In both the above cases, it would be permitted to take out insurance to fulfill the legal requirement and to the extent required to lift any potential hardship arising as a result of not being insured. Anything beyond these limits would remain on the basic rule of impermissibility.

2) Yes, leasing a car is permitted if:

(a) All the rules and conditions required by the shari`ah are met, and

(b) There is nothing stipulated in the lease contract that goes against the shari`ah (such as aspects of riba’).

Some of the basic rules and conditions for leasing are:

(1) It is a contract wherein the owner transfers the usufruct of the item being leased to another person for an agreed period and at an agreed consideration,

(2) The leased property remains in the ownership of the seller, and only its usufruct is transferred to the person it is being leased to. (This implies that anything that is consumable – like food or money – cannot be leased)

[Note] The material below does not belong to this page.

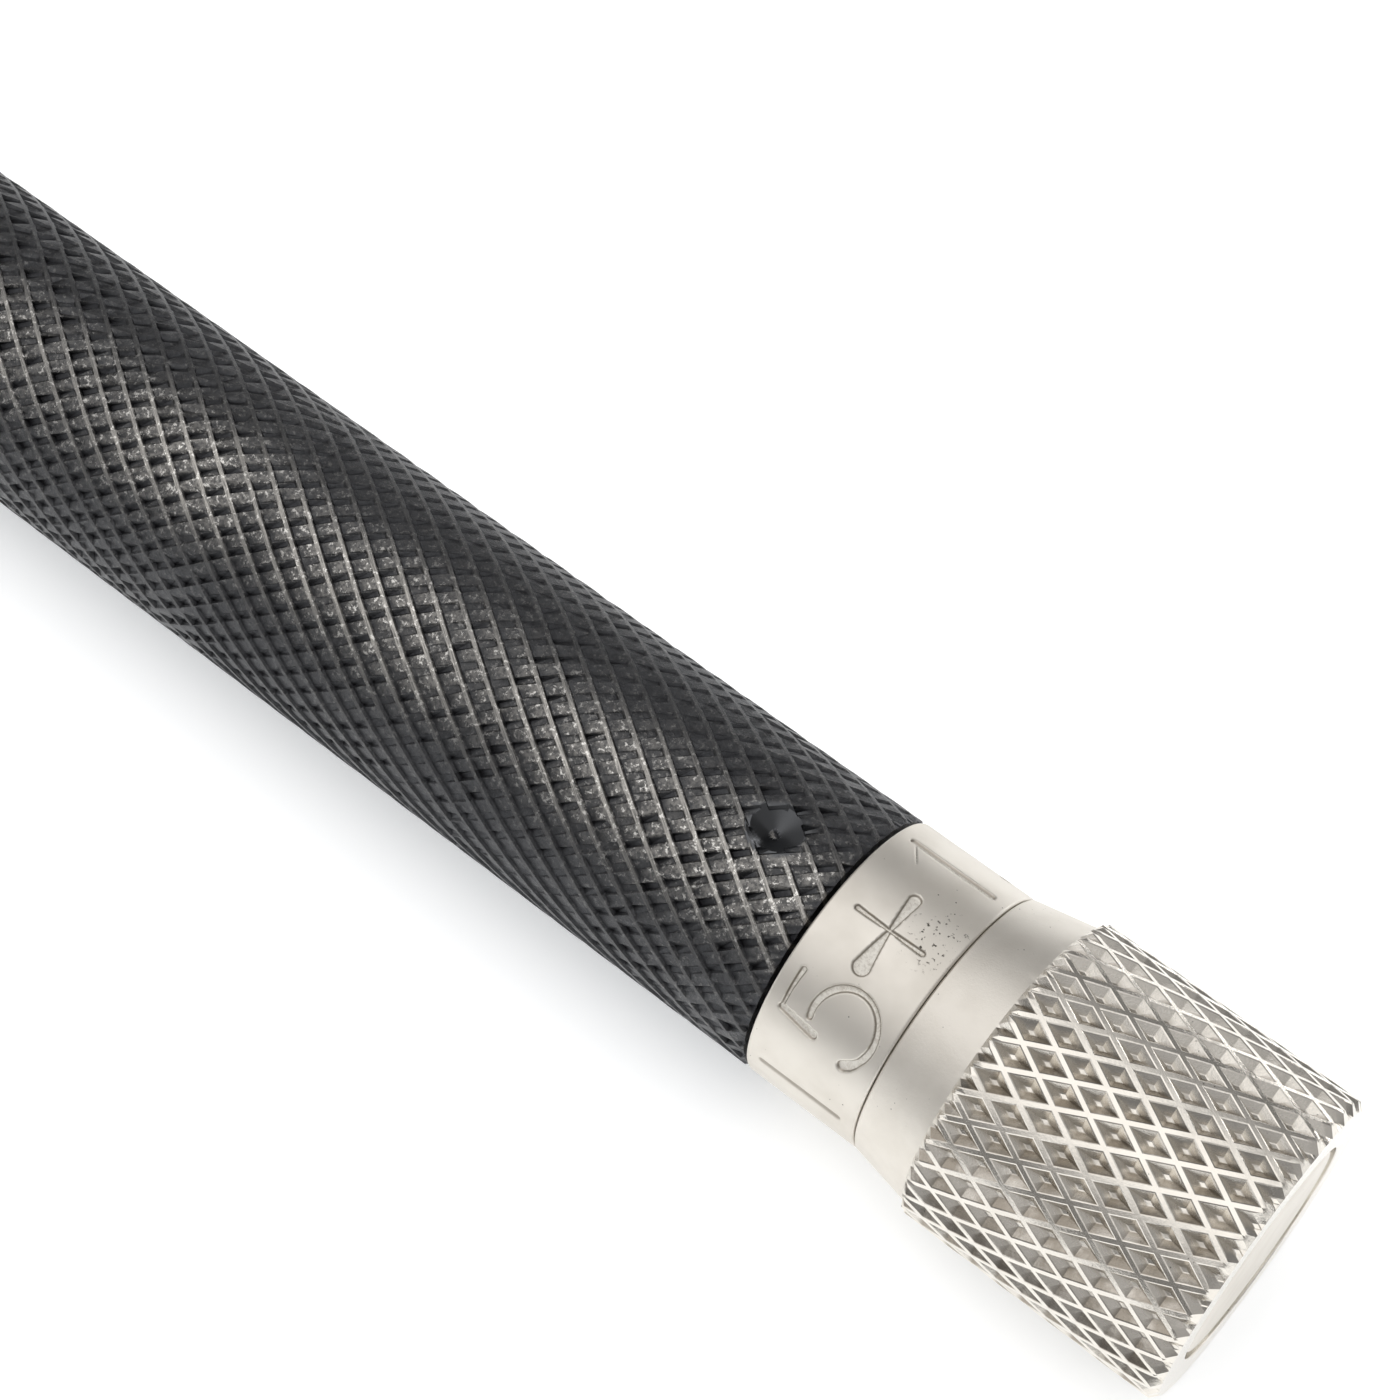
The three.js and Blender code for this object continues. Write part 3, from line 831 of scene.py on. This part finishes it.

(3) Since the corpus of the leased property remains in the ownership of the lessor, he is responsible for all the liabilities emerging from the ownership e.g. paying the property tax on a house leased out.

(4) All the liabilities related to the use of the property shall be borne out by the lessee e.g. electricity and water bills in a leased house.

(5) The lessee is liable for misuse and negligence – otherwise he is not as it is considered a trust.

(6) The period of the lease must be determined and stipulated. The amount of rent must also be determined for the whole lease period. The amount can differ for different ‘phases’ if specified clearly, otherwise the contract is considered corrupt. The upshot is to contractually stipulate things in a way that will avoid future dispute.

(7) The lessee can use the item for only the purpose it was stipulated for.

(8) There should be nothing in the contract that entails interest, such as late-payment fees.

Thus, it can be seen that the Islamic understanding of leasing differs somewhat from prevalent, conventional forms of leasing. One should ensure that all his/her actions are in conformity with what the shari`ah has prescribed before proceeding to do anything.

For a detailed introduction to the concept of leasing please refer to Mufti Taqi Usmani’s “Introduction to Islamic Finance”.